I tell you, Fuck You money is wasted on the unimaginative basics of this world. For example, Katy Perry was on Jimmy Kimmel Live to promote season 17 of American Idol and told the adorkable story of Orlando Bloom’s Valentine’s Day proposal. For the super wealthy, nothing says tacky over-the-top romantic gesture quite like a surprise helicopter ride (with the exception of a private Kenny G concert in your “living room”), so that’s exactly what Orlando did. And where did he whisk his lady-love away to, you ask? A private island? A secluded mansion on a remote coast? An aircraft carrier to be greeted by Cher and a thousand scantily clad seamen? No. After a mile-high, bumbling proposal with a bottle of champagne and a note, Orlando had them land on a rooftop probably less than a mile from where they got picked up. Boo.
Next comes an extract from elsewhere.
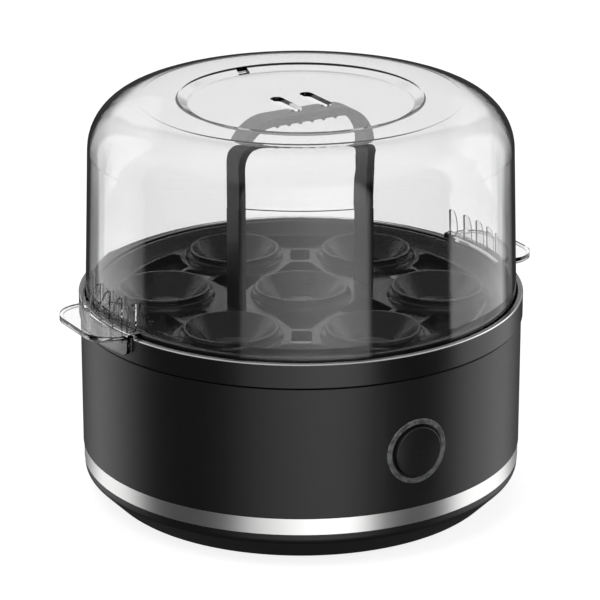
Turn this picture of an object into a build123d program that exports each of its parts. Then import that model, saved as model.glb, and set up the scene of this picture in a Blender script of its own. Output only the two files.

Look, Orlando’s was in 4 Pirates of the Caribbean movies. He can afford Cher’s per diem.
According to People, Orlando surprised Katy after Valentine’s Day dinner by having the valet pull up in a helicopter. I guess? This story doesn’t really make a lot sense. Almost as if the details were reimagined for late night.
“It was very sweet,” Perry shared. “It was Valentine’s Day … we went to dinner and I thought we were going to go see some art after dinner but we pulled up to a helicopter.”
“It was really sweet. He asked me to marry him in a helicopter,”
“The funny part is we had champagne in the helicopter and the [ring] box was in his pocket and he had written down everything he wanted to say on a note. So I’m reading [the note] but I’m hearing the champagne is broken and the bottle’s everywhere … he’s pulling out this box that’s too big for his coat pocket, rips his coat pocket and his elbow goes into the champagne.”
Fucking slapstick legend, that Orlando! It’s almost too precious too believe. Katy said that they eventually landed on a rooftop and went downstairs and all her family and friends were there and they had a party, so that’s nice I guess. You can watch the clip here.
But I just want to bring it back to American Idol for a sec. Yesterday I posited that there will probably be a Bohemian Rhapsody ride at Disneyland at some point in the future. Well, the future is kind of now. This is what greets you on the other side of the tunnel when you get into your Bicycle Race inspired car, and you and your entire family are transported into the magical world of Queen!
Yeah, my wig’s just fine, girl. Thankfully, I have faith that Freddie Mercury’s legacy can withstand the petty insults of 2019.